9. Blink 182 – I Won’t Be Home for Christmas
Ugh. I’ll be honest, I enjoyed this one quite a bit more when I was a 15-year-old shithead, but the line “Outside the carolers start to sing/I can’t describe the joy they bring/Because joy is something they don’t bring me” is still pretty clever. If I were to hear this song at the grocery store, or a bar, or at a social event, I would not be overcome with the urge to spit acid directly into your face.
8. Ramones – Merry Christmas ( I Don’t Wanna Fight Tonight)
Mid-to-late-80s-era Ramones is the best era of Ramones. This is a true fact because I wrote it down and published it on the Internet. From now on, if you type “What is the best era of The Ramones?” into Google, the search engine’s text robots will crawl through this site and tell you that the mid-to-late-80s-era was the best era of Ramones. Anyway, “Merry Christmas (I Don’t Want to Fight Tonight)” is a perfectly OK song, and it briefly abates my desire to spit acid into your face.
7. The Waitresses – Christmas Wrapping
“Christmas Wrapping” really gets what the holiday is all about for a single, child-less adult: being consumed by worry, wanting to be left alone, and hoping you can have sex with a stranger you see at the grocery store. If you were to play this song in my presence, I would likely be too distracted by the catchy saxophone melody to even remember where I left my beaker of acid that I keep on hand specifically for spitting into your face.

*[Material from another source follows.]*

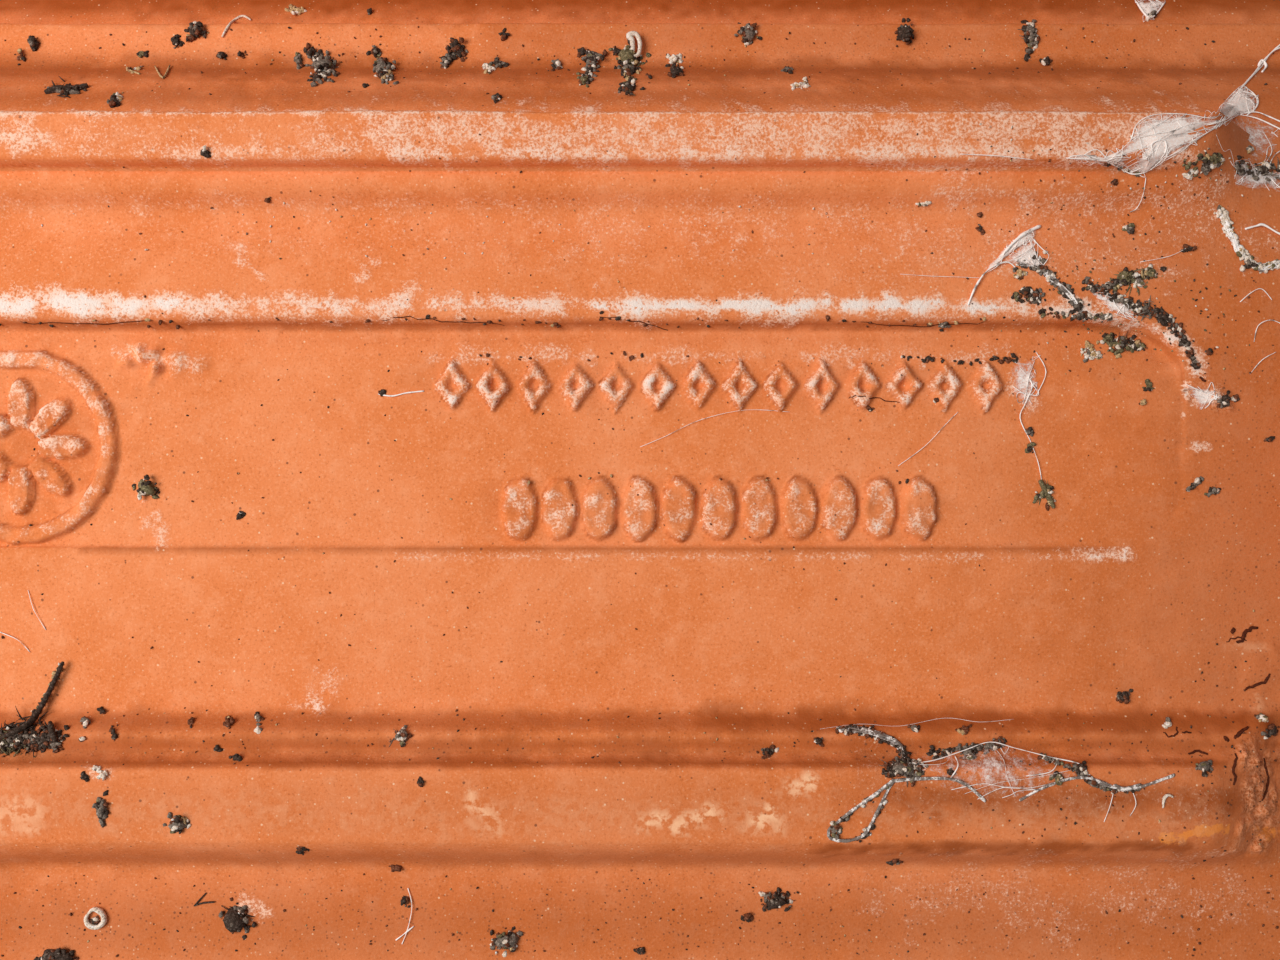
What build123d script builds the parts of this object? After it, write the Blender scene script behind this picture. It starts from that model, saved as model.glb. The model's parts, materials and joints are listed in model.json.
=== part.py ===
"""A clay roof tile: an interlocking pantile with a hollow roll, lying with its underside up."""

from build123d import *
import math
import os

# Whole tile
tile_length = 420.0
cover_length = 340.0  # from one course to the next
cover_width = 206.0  # from one tile to the next beside it
clay = 11.0  # thickness of the trough and of the roll

# Curve of the front. Places across the tile are measured from the trough's low line,
# and heights are measured up from the battens, as the tile is laid.
shallow_radius = 800.0  # trough, on the side lock's side of the low line
sweep_radius = 60.0  # trough, where it turns up into the roll
roll_radius = 52.0
roll_rise = 42.5  # roll's crest above the low line
lip_height = 20.5  # roll's free edge

# Side lock: three ribs with two grooves between them
outer_rib = 7.0
water_groove = 10.0
middle_rib = 7.0
cover_groove = 12.0
inner_rib = 6.0
groove_draft = 1.0
shoulder_run = 3.0
lock_underside = 7.5
lock_floor = 8.5
lock_rib_rise = 11.0  # outer and middle rib above the grooves
inner_rib_rise = 6.5

# Cover rib inside the roll, which drops into the next tile's cover groove
cover_rib_reach = 24.2  # beyond the roll's crest
cover_rib_clearance = 2.0
cover_rib_gap = 3.0
cover_rib_draft = 1.5

# Two long ribs under the trough, each with a ledge on its inner flank
rib_height = 4.5  # at the low line
rib_ledge_drop = 3.2
lock_rib_top = 12.7
lock_rib_outer_flank = 5.0
lock_rib_slope = 2.5
lock_rib_ledge = 2.4
lock_rib_foot = 2.8
roll_rib_edge = 35.4  # low line to the outer edge of the rib beside the roll
roll_rib_top = 7.6
roll_rib_outer_flank = 1.0
roll_rib_slope = 1.2
roll_rib_ledge = 3.6
roll_rib_foot = 1.0
rib_head_end = 134.0  # from the tile's middle towards its head
rib_foot_end = 118.0  # from the tile's middle towards its foot
rib_ramp = 14.0

# Small rib inside the hollow of the roll
hollow_rib_place = 62.0
hollow_rib_top = 5.0
hollow_rib_near_flank = 4.5  # towards the trough
hollow_rib_far_flank = 2.0  # towards the roll's crest
hollow_rib_depth = 5.5
hollow_rib_head_end = 172.0  # from the tile's middle towards its head

# Sunk panel between the two long ribs
panel_length = 262.0
panel_roll_edge = 3.1
panel_lock_edge = 34.7
panel_corner = 10.0
panel_deep = 3.2
panel_shallow = 0.8
panel_draft = 1.4  # how far the walls lean out over the deep edge's height

# Nib that hangs on the batten
nib_bearing = 165.0  # from the tile's middle to the face that bears on the batten
nib_place = 28.0  # from the low line towards the side lock
nib_width = 34.0
nib_root = 20.0
nib_tip = 12.0
nib_height = 16.0

# Head lock across the front, and the ribs under the foot that drop into it
head_edge = 8.0
head_groove = 12.0
head_rib = 6.0
head_groove_depth = 4.0
head_groove_count = 2
head_lock_turn = 38.0  # how far it runs past the crest, in degrees
foot_rib_clearance = 2.5
foot_rib_gap = 1.0

# Corners cut away where four tiles meet
lock_corner_length = 74.0
lip_corner_length = 74.0
lip_corner_width = 33.0

# How far added clay reaches into the body, and how far a cut reaches past it
root = 3.0
past = 20.0

# Derived places
front_low = rib_height + clay
turn = math.degrees(math.acos(1 - roll_rise / (sweep_radius + roll_radius)))
crest = (sweep_radius + roll_radius) * math.sin(math.radians(turn))
crest_height = front_low + roll_rise
shallow_centre = (0.0, front_low + shallow_radius)
sweep_centre = (0.0, front_low + sweep_radius)
roll_centre = (crest, crest_height - roll_radius)
lock_width = outer_rib + water_groove + middle_rib + cover_groove + inner_rib
cover_rib_place = crest + cover_rib_reach
trough_reach = cover_width - cover_rib_place - inner_rib - cover_groove / 2  # low line to the side lock
lock_edge = trough_reach + lock_width
groove_height = lock_underside + lock_floor
lock_rib_height = groove_height + lock_rib_rise
head = tile_length / 2
foot = -tile_length / 2


def on_circle(centre, radius, degrees):
    """The section point at an angle from straight up, turning towards the roll's free edge."""
    angle = math.radians(degrees)
    return (centre[0] + radius * math.sin(angle), centre[1] + radius * math.cos(angle))


def height_at(across, depth):
    """The height of the surface that lies at a depth below the front."""
    if across <= 0:
        centre, radius = shallow_centre, shallow_radius + depth
    elif across <= (sweep_radius + depth) * math.sin(math.radians(turn)):
        centre, radius = sweep_centre, sweep_radius + depth
    else:
        centre, radius = roll_centre, depth - roll_radius
    return centre[1] - math.copysign(math.sqrt(radius**2 - (across - centre[0]) ** 2), radius)


def underside(across):
    """The height of the plain underside."""
    return height_at(across, clay)


def place(point):
    """A section point in space. The underside is up, so heights run down."""
    return (0.0, point[0], -point[1])


def arc(centre, radius, start, end):
    """An arc of the section between two angles."""
    return ThreePointArc(
        place(on_circle(centre, radius, start)),
        place(on_circle(centre, radius, (start + end) / 2)),
        place(on_circle(centre, radius, end)),
    )


def contour(depth, start, end):
    """The tile's curve at a depth below the front, from a place across to an angle past the crest."""
    shallow = shallow_radius + depth
    start_angle = 180 - math.degrees(math.asin(start / shallow))
    return [
        arc(shallow_centre, shallow, start_angle, 180),
        arc(sweep_centre, sweep_radius + depth, 180, 180 - turn),
        arc(roll_centre, roll_radius - depth, -turn, end),
    ]


def lip_angle(depth):
    """Where the curve at a depth reaches the roll's free edge."""
    return math.degrees(math.acos((lip_height - roll_centre[1]) / (roll_radius - depth)))


def prism(edges, start, end):
    """A closed section run along the tile from one place to another."""
    face = Face(Wire(edges))
    return Pos(start, 0, 0) * extrude(face, amount=end - start, dir=(1, 0, 0))


def section_lines(points):
    """Straight edges through section points."""
    return Polyline(*[place(point) for point in points]).edges()


def section_loop(points):
    """A closed outline through section points."""
    return Polyline(*[place(point) for point in points], close=True).edges()


def band(shallow_depth, deep_depth, start, end):
    """The outline between two depths of the tile's curve."""
    near = contour(shallow_depth, start, end)
    far = contour(deep_depth, start, end)
    return [
        *near,
        *far,
        Line(near[0] @ 0, far[0] @ 0),
        Line(near[-1] @ 1, far[-1] @ 1),
    ]


def make_body():
    """The trough, the roll and the side lock as one plain section."""
    front = contour(0, shoulder_run - trough_reach, lip_angle(0))
    back = contour(clay, -trough_reach, lip_angle(clay))
    lock = [(-trough_reach, underside(-trough_reach)), (-trough_reach, lock_underside)]
    lock += [(-lock_edge, lock_underside), (-lock_edge, lock_rib_height)]
    across = outer_rib - lock_edge
    for groove, rib, rib_top in (
        (water_groove, middle_rib, lock_rib_height),
        (cover_groove, inner_rib, groove_height + inner_rib_rise),
    ):
        lock.append((across, lock[-1][1]))
        lock.append((across + groove_draft, groove_height))
        lock.append((across + groove - groove_draft, groove_height))
        lock.append((across + groove, rib_top))
        across += groove + rib
    lock.append((-trough_reach, groove_height + inner_rib_rise))
    start = shoulder_run - trough_reach
    lock.append((start, height_at(start, 0)))
    lip = Line(front[-1] @ 1, back[-1] @ 1)
    return prism([*front, lip, *back, *section_lines(lock)], foot, head)


def make_cover_rib():
    """The rib inside the roll that sits in the next tile's cover groove."""
    middle = cover_rib_place
    half = cover_groove / 2 - groove_draft - cover_rib_clearance
    tip = groove_height + cover_rib_gap
    points = [(middle - half, tip), (middle + half, tip)]
    for edge in (half + cover_rib_draft, -half - cover_rib_draft):
        points.append((middle + edge, underside(middle + edge) + root))
    return prism(section_loop(points), foot, head)


def with_ramps(rib, reach):
    """A long rib with its two ends ramped down into the underside."""
    run = rib_ramp * (reach + root) / reach
    side = Polyline(
        (-rib_foot_end - run, 0, -reach - root),
        (-rib_foot_end, 0, 0),
        (rib_head_end, 0, 0),
        (rib_head_end + run, 0, -reach - root),
        close=True,
    )
    return rib & extrude(Face(Wire(side.edges())), amount=lock_edge + crest, both=True)


def make_lock_side_rib():
    """The broad rib under the trough, beside the side lock."""
    top = lock_rib_top - trough_reach
    ledge = top + lock_rib_slope
    slope = ledge + lock_rib_ledge
    base = slope + lock_rib_foot
    points = [
        (-trough_reach - lock_rib_outer_flank, lock_underside + root),
        (-trough_reach - lock_rib_outer_flank, lock_underside),
        (-trough_reach, 0),
        (top, 0),
        (ledge, rib_ledge_drop),
        (slope, rib_ledge_drop),
        (base, underside(base)),
        (base, underside(base) + root),
    ]
    return with_ramps(prism(section_loop(points), foot, head), underside(base))


def make_roll_side_rib():
    """The narrow rib under the trough, beside the hollow of the roll."""
    top = roll_rib_edge - roll_rib_top
    ledge = top - roll_rib_slope
    slope = ledge - roll_rib_ledge
    base = slope - roll_rib_foot
    outer = roll_rib_edge + roll_rib_outer_flank
    points = [
        (base, underside(base) + root),
        (base, underside(base)),
        (slope, rib_ledge_drop),
        (ledge, rib_ledge_drop),
        (top, 0),
        (roll_rib_edge, 0),
        (outer, underside(outer)),
        (outer, underside(outer) + root),
    ]
    return with_ramps(prism(section_loop(points), foot, head), underside(outer))


def make_hollow_rib():
    """The small rib along the inside of the roll."""
    tip = underside(hollow_rib_place) - hollow_rib_depth
    near = hollow_rib_place - hollow_rib_top / 2
    far = hollow_rib_place + hollow_rib_top / 2
    near_base = near - hollow_rib_near_flank
    far_base = far + hollow_rib_far_flank
    points = [
        (near_base, underside(near_base) + root),
        (near_base, underside(near_base)),
        (near, tip),
        (far, tip),
        (far_base, underside(far_base)),
        (far_base, underside(far_base) + root),
    ]
    return prism(section_loop(points), -rib_foot_end, hollow_rib_head_end)


def make_nib():
    """The nib that hooks over the batten, with an upright bearing face."""
    base = -underside(-nib_place) - root
    side = Polyline(
        (nib_bearing, 0, base),
        (nib_bearing, 0, nib_height),
        (nib_bearing + nib_tip, 0, nib_height),
        (nib_bearing + nib_root, 0, base),
        close=True,
    )
    block = extrude(Face(Wire(side.edges())), amount=nib_width / 2, both=True)
    return Pos(0, -nib_place, 0) * block


def make_panel():
    """The space of the sunk panel, whose floor slopes from its deep edge to its shallow one."""
    deep = underside(panel_roll_edge) + panel_deep
    shallow = underside(-panel_lock_edge) + panel_shallow
    above_floor = [
        (panel_roll_edge + past, -past),
        (panel_roll_edge + past, deep),
        (panel_roll_edge, deep),
        (-panel_lock_edge, shallow),
        (-panel_lock_edge - past, shallow),
        (-panel_lock_edge - past, -past),
    ]
    floor_side = prism(section_loop(above_floor), foot, head)
    width = panel_roll_edge + panel_lock_edge
    middle = panel_roll_edge - width / 2
    lean = panel_draft * (panel_deep + root) / panel_deep
    rim = RectangleRounded(panel_length, width, panel_corner)
    low = RectangleRounded(panel_length - 2 * lean, width - 2 * lean, panel_corner - lean)
    rim_height = underside(panel_roll_edge)
    rim_face = Pos(0, middle, -rim_height) * rim
    walls = loft([rim_face, Pos(0, middle, -rim_height - panel_deep - root) * low])
    return (walls + extrude(rim_face, amount=past)) & floor_side


def head_groove_middles():
    """The middle of each groove across the head, counted from the head edge."""
    first = head - head_edge - head_groove / 2
    return [first - i * (head_groove + head_rib) for i in range(head_groove_count)]


def make_head_grooves():
    """The space of the grooves across the front at the head."""
    outline = band(-root, head_groove_depth, shoulder_run - trough_reach, head_lock_turn)
    half = head_groove / 2
    return [prism(outline, middle - half, middle + half) for middle in head_groove_middles()]


def make_foot_ribs():
    """The ribs across the underside that drop into the head lock of the tile below."""
    reach = head_groove_depth - foot_rib_gap
    outline = band(clay - root, clay + reach, shoulder_run - trough_reach, head_lock_turn)
    half = head_groove / 2 - foot_rib_clearance
    middles = [middle - cover_length for middle in head_groove_middles()]
    return [prism(outline, middle - half, middle + half) for middle in middles]


def make_corner_cuts():
    """The spaces cut from the side lock at the foot and from the roll's lip at the head."""
    height = 2 * (crest_height + past)
    low = (Align.MIN, Align.MAX, Align.CENTER)
    high = (Align.MAX, Align.MIN, Align.CENTER)
    lock_block = Box(lock_corner_length + past, lock_width + past, height, align=low)
    lip_block = Box(lip_corner_length + past, lip_corner_width + past, height, align=high)
    lip_edge = on_circle(roll_centre, roll_radius, lip_angle(0))[0]
    return [
        Pos(foot - past, -trough_reach - lock_rib_outer_flank, 0) * lock_block,
        Pos(head + past, lip_edge - lip_corner_width, 0) * lip_block,
    ]


def rest_tilt():
    """The slope of a floor that touches the roll's crest and the side lock's outer rib."""
    run = crest + lock_edge
    rise = roll_centre[1] - lock_rib_height
    return math.degrees(math.atan2(rise, run) + math.asin(roll_radius / math.hypot(run, rise)))


def make_tile():
    """The fired tile, laid on a floor with its underside up and its foot of origin at the middle."""
    tile = make_body() + [make_cover_rib(), make_lock_side_rib(), make_roll_side_rib()]
    tile += [make_hollow_rib(), make_nib(), *make_foot_ribs()]
    tile -= [make_panel(), *make_head_grooves(), *make_corner_cuts()]
    tile = Rot(rest_tilt(), 0, 0) * tile
    box = tile.bounding_box()
    return Pos(-box.center().X, -box.center().Y, -box.min.Z) * tile


os.makedirs("parts", exist_ok=True)
export_step(make_tile(), "parts/clay_roof_tile.step")
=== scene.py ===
"""The looks of a clay roof tile that lies with its underside up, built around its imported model."""

import json
import logging
import math
from dataclasses import dataclass, field
from enum import Enum, IntEnum
from typing import Callable, Iterable, Sequence

import bmesh
import bpy
import numpy as np
from bmesh.types import BMEdge, BMesh, BMFace, BMVert
from mathutils import Matrix, Vector, noise
from mathutils.bvhtree import BVHTree


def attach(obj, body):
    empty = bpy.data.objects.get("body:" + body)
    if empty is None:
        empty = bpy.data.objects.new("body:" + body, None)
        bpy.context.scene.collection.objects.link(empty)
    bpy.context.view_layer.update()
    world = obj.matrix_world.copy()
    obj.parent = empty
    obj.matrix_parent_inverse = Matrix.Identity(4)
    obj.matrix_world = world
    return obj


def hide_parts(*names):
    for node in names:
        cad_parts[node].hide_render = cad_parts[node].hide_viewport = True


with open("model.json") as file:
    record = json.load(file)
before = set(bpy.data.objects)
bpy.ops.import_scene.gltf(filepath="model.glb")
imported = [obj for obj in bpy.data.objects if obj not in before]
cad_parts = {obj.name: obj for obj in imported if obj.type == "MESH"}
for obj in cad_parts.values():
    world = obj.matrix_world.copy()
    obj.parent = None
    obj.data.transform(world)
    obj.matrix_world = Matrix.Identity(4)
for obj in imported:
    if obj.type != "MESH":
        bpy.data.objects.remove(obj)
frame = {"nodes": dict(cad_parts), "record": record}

log = logging.getLogger("tile")

NODE = "clay_roof_tile"
BODY = "root"
MM = 0.001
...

6. Mele Kalikimaka – Bing Crosby
The dark is terrible. The cold is terrible. Frozen precipitation is especially terrible. It all makes me want to fill my mouth cavity with burning acid, taste my own tongue disintegrating to goo in my skull, and spray the rotten concoction of stinging chemicals and burning flesh directly into your face. Bing Crosby knew these things, so he took advantage of American fascination with Hawaiian culture and released “Mele Kalikimaka”, an Xmas song that celebrates the joy of a sunny, hellfrost-free December 25th. Crosby eschews cursed bells and glockenspeils for slack-key guitar and, thanks to Christmas Vacation, side-boob. It is an acceptable Xmas song.
5. Clarence Carter – Back Door Santa
Clarence Carter is a blind musician that has been releasing music all about fuckin’ since the 1960s. In “Back Door Santa”, Clarence Carter makes it explicitly clear that he WILL bang your mother this Xmas. For this reason, I do not feel any sharp desire to harm my own body irreparably by launching acid from my own mouth into your face.
4. Julian Casablancas & The Roots – I Wish It Was Christmas Today
https://vimeo.com/82542924
Reprising a 15-year old Saturday Night Live skit, “I Wish It Was Christmas Today” as performed by The Roots featuring The Strokes frontman Julian Casablancas, is surprisingly fun and catchy. Jimmy Fallon, a worthy acid-spitting target if there ever was one, somehow does not ruin this song.
3. Otis Redding – Merry Christmas Baby
Otis Redding died far too soon. By his death at the age of 26, he had recorded dozens of stone-cold R&B classics including “I’ve Got Dreams to Remember” and “Knock on Wood”. By sheer virtue of Being Otis Redding, “Merry Christmas Baby” belongs on any list of songs meant to pacify a clearly out of control monster with access to highly corrosive acid, your face, and an apparent lack of concern for his own well being.
2. The Kinks – Father Christmas
The most punk Xmas tune of all time was released back in 1978. The Kinks threatened to beat the shit out of a department store Santa unless he gave up the fuckin’ cash (And also a job for their father. And a machine gun). The mental image of Ray and Dave Davies pummeling a fat, white-haired impostor in the name of socioeconomic justice lessens my desire to quaff acid and allow it to tear through my jaw like a hot knife through butter, before forcefully ejecting the boiling spew from my ruined skull into your horrified face.
1. Vince Guaraldi Trio – Charlie Brown Christmas
I… I don’t know what it is about this Vince Guaraldi composition… There’s something here that… makes me… feel things. I’m overcome with emotions like “good will” and “non-desire to disfigure my own face to a fatal degree so that I may spitefully see your own face covered in corrosive chemicals before I slip from consciousness forever”. This, and other tracks the Vince Guaraldi Trio put together for 1965’s A Charlie Brown Christmas, remind me of the potential mankind has to come together, putting aside crass commercialism, to make the world a better place for everyone this Christmas. Listening to “Christmas Time is Here” has made me put down my clearly marked “ACID” beaker while I go think about things for a little while.